— BEGIN Supplied data —

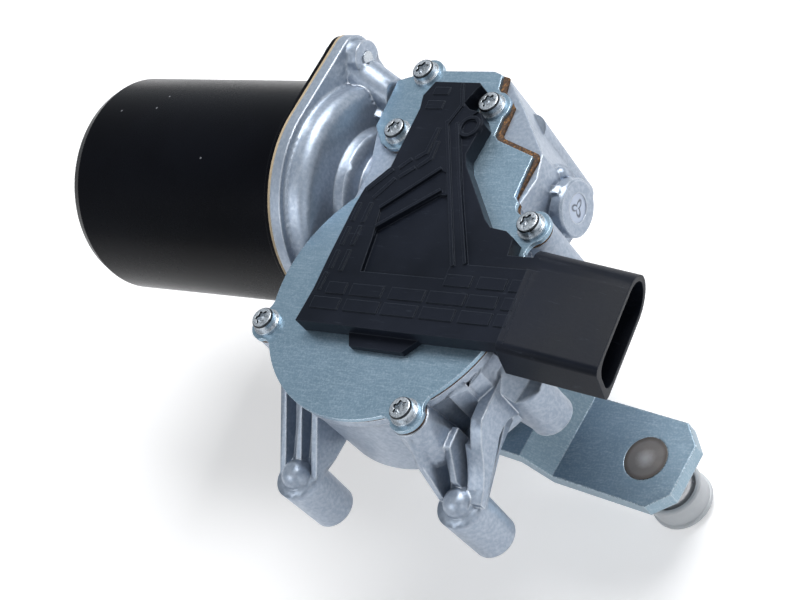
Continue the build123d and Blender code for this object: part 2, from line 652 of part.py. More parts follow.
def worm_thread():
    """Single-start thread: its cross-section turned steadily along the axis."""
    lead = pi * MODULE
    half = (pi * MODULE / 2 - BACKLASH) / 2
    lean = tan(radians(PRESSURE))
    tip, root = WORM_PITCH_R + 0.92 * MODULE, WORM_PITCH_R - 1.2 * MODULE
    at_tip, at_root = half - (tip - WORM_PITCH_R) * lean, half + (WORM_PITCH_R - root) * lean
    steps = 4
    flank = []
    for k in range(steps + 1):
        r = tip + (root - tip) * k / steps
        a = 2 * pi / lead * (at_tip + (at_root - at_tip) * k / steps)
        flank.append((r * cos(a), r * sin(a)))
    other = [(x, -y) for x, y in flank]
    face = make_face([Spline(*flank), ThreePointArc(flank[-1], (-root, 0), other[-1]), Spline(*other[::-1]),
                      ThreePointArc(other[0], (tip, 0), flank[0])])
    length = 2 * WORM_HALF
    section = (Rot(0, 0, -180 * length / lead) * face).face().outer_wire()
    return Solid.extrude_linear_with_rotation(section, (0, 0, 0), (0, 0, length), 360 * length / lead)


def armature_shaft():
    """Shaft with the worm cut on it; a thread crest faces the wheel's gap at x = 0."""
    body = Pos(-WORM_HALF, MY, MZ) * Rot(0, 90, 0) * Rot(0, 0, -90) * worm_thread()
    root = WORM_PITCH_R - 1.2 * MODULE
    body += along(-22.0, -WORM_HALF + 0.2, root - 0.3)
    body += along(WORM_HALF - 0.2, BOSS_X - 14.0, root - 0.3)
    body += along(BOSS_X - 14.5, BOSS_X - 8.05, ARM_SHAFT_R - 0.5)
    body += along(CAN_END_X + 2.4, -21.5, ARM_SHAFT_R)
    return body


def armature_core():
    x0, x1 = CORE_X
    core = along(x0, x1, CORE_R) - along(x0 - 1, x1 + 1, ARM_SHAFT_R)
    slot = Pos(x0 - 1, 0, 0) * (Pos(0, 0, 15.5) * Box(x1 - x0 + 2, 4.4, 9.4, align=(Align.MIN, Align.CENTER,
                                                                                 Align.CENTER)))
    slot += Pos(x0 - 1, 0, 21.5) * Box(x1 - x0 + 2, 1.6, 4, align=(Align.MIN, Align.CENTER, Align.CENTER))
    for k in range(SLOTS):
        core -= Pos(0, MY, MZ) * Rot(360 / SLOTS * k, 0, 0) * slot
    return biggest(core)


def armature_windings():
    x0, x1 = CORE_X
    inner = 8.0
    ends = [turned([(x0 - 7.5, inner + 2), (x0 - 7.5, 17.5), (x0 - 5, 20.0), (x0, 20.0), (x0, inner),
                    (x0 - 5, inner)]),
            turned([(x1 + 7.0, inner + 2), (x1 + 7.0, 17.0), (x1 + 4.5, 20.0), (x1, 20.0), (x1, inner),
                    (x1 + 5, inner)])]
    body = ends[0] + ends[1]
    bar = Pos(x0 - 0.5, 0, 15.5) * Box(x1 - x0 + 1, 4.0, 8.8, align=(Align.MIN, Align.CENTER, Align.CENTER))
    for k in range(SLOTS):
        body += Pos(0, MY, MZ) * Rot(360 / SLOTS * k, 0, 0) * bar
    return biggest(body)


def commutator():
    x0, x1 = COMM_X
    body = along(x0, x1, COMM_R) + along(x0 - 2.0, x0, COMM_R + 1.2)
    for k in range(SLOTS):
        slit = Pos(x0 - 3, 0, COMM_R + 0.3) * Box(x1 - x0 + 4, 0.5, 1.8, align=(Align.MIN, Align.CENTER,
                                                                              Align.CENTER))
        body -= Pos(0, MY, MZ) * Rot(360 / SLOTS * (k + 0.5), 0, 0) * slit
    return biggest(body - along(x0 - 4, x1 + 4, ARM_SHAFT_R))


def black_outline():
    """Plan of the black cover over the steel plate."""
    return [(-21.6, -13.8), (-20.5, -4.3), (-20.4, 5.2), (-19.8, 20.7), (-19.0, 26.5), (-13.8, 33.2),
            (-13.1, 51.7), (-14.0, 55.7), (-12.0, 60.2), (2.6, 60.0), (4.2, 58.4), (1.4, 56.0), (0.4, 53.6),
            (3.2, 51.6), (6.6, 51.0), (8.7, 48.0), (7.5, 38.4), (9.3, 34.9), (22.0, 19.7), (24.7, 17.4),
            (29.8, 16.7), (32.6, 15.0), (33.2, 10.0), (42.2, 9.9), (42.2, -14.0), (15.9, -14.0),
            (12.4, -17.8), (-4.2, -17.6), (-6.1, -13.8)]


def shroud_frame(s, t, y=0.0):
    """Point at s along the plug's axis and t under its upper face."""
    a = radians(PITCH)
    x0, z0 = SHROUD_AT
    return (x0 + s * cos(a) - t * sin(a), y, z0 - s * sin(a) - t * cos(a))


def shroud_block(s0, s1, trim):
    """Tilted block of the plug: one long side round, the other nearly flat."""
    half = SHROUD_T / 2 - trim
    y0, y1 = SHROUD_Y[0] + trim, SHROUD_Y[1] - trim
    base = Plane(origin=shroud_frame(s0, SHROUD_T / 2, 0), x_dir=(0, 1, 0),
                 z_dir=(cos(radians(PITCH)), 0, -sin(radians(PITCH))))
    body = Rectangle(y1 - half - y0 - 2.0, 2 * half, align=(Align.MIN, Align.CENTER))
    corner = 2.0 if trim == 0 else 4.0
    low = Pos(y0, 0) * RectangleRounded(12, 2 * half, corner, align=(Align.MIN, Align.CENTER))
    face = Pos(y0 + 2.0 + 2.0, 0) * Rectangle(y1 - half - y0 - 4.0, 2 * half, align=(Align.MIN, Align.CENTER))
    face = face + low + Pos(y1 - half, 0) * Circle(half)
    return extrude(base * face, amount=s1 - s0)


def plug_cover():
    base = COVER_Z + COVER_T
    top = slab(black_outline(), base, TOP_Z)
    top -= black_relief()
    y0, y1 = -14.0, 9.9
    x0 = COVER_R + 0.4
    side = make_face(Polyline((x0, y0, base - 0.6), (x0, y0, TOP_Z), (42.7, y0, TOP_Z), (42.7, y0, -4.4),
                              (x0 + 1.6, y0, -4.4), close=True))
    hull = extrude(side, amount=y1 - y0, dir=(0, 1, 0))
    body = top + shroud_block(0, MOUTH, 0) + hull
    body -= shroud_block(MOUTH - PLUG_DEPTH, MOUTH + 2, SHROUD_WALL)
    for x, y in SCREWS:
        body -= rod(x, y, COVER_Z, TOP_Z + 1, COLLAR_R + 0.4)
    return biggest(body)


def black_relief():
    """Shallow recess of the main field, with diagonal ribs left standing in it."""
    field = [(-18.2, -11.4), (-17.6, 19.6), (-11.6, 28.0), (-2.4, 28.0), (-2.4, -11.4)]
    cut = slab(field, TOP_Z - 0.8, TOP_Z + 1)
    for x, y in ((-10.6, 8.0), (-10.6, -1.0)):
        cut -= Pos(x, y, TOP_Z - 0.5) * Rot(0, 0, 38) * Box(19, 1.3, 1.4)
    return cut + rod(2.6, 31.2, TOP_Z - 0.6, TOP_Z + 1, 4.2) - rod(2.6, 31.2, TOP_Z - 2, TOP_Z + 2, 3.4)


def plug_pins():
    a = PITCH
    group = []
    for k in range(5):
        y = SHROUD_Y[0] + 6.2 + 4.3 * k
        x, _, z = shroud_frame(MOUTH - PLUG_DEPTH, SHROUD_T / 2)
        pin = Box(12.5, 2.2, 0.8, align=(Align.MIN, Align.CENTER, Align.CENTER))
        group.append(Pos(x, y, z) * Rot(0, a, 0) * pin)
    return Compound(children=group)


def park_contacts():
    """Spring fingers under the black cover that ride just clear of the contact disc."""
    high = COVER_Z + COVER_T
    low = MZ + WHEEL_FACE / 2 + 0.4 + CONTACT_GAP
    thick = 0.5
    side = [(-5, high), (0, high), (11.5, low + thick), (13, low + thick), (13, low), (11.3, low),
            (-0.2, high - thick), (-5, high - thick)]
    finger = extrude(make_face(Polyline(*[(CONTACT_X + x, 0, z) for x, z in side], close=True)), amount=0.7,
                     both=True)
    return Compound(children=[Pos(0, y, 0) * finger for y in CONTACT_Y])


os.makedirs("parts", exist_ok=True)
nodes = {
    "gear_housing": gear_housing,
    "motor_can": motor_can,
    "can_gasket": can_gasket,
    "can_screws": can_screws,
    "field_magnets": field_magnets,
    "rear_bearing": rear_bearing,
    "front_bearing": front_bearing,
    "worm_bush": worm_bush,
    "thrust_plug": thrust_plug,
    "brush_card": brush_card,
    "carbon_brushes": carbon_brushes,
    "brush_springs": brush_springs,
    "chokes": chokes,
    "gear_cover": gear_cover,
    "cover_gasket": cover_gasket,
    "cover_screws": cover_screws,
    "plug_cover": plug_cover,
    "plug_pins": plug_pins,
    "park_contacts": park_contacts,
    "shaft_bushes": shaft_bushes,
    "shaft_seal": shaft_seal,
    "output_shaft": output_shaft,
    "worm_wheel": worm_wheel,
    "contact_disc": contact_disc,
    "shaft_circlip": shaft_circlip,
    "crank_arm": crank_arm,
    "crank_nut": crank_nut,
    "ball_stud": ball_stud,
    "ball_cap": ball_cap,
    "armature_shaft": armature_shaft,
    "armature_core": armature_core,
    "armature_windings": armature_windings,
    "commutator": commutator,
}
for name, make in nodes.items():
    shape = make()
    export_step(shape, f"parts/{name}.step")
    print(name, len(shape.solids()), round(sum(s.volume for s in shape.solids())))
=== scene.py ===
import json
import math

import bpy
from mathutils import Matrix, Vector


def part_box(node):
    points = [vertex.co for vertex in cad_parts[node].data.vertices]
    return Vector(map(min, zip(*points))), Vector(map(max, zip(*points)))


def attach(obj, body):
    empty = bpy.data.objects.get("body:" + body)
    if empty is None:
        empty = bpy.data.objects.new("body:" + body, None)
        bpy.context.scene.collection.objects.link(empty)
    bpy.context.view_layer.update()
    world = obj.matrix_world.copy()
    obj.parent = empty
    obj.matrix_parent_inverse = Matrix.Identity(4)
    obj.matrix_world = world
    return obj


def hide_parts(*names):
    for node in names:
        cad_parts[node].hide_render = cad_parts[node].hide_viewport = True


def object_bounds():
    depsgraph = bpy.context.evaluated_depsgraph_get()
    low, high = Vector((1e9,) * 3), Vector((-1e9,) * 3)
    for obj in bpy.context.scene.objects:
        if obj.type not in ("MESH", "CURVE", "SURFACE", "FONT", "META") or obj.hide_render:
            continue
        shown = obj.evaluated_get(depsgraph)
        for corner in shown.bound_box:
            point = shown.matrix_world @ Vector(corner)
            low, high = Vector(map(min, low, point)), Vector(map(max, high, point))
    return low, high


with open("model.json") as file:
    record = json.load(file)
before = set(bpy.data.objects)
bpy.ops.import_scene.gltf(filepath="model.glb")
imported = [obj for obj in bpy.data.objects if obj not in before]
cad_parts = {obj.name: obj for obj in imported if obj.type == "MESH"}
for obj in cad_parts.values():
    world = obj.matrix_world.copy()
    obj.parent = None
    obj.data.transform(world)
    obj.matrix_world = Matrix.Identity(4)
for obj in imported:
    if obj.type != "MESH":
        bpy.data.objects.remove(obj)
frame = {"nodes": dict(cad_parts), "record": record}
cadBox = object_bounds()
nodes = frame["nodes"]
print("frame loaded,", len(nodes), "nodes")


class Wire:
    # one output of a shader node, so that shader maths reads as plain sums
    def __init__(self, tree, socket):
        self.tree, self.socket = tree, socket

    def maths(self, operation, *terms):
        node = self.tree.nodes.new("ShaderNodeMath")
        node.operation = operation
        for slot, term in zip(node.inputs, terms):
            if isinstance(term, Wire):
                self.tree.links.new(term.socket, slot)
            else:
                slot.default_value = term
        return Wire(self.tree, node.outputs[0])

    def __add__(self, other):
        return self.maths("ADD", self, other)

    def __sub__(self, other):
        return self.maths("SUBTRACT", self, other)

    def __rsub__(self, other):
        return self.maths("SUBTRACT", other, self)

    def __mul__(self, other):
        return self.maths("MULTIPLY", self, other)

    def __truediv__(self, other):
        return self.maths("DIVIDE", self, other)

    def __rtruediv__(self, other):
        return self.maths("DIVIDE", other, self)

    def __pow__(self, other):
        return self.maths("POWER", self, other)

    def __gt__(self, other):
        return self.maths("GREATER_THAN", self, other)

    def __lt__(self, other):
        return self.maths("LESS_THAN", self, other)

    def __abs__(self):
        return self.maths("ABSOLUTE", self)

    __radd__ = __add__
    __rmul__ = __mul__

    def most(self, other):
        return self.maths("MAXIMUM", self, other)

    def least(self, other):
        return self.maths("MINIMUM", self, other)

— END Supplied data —

§ Goal: Print the material above verbatim, first line through the line containing "return body", both included.

§ Answer to this task:
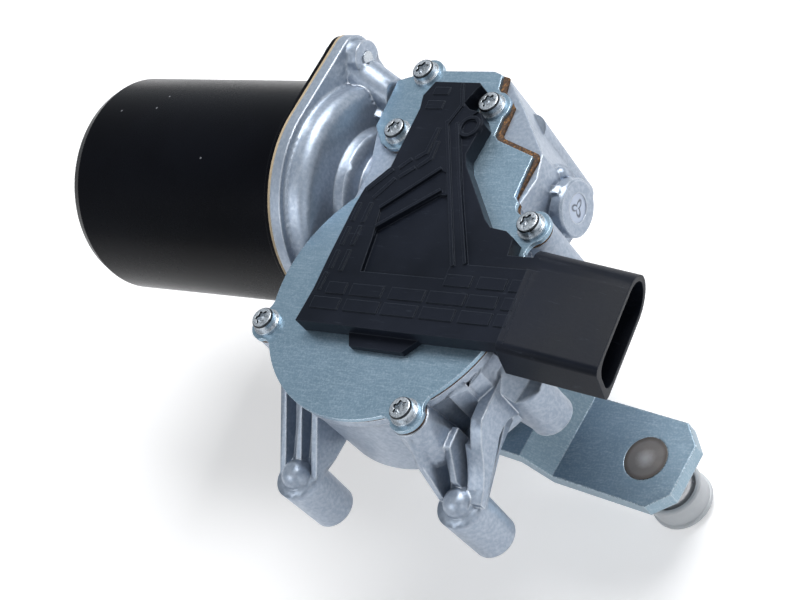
Continue the build123d and Blender code for this object: part 2, from line 652 of part.py. More parts follow.
def worm_thread():
    """Single-start thread: its cross-section turned steadily along the axis."""
    lead = pi * MODULE
    half = (pi * MODULE / 2 - BACKLASH) / 2
    lean = tan(radians(PRESSURE))
    tip, root = WORM_PITCH_R + 0.92 * MODULE, WORM_PITCH_R - 1.2 * MODULE
    at_tip, at_root = half - (tip - WORM_PITCH_R) * lean, half + (WORM_PITCH_R - root) * lean
    steps = 4
    flank = []
    for k in range(steps + 1):
        r = tip + (root - tip) * k / steps
        a = 2 * pi / lead * (at_tip + (at_root - at_tip) * k / steps)
        flank.append((r * cos(a), r * sin(a)))
    other = [(x, -y) for x, y in flank]
    face = make_face([Spline(*flank), ThreePointArc(flank[-1], (-root, 0), other[-1]), Spline(*other[::-1]),
                      ThreePointArc(other[0], (tip, 0), flank[0])])
    length = 2 * WORM_HALF
    section = (Rot(0, 0, -180 * length / lead) * face).face().outer_wire()
    return Solid.extrude_linear_with_rotation(section, (0, 0, 0), (0, 0, length), 360 * length / lead)


def armature_shaft():
    """Shaft with the worm cut on it; a thread crest faces the wheel's gap at x = 0."""
    body = Pos(-WORM_HALF, MY, MZ) * Rot(0, 90, 0) * Rot(0, 0, -90) * worm_thread()
    root = WORM_PITCH_R - 1.2 * MODULE
    body += along(-22.0, -WORM_HALF + 0.2, root - 0.3)
    body += along(WORM_HALF - 0.2, BOSS_X - 14.0, root - 0.3)
    body += along(BOSS_X - 14.5, BOSS_X - 8.05, ARM_SHAFT_R - 0.5)
    body += along(CAN_END_X + 2.4, -21.5, ARM_SHAFT_R)
    return body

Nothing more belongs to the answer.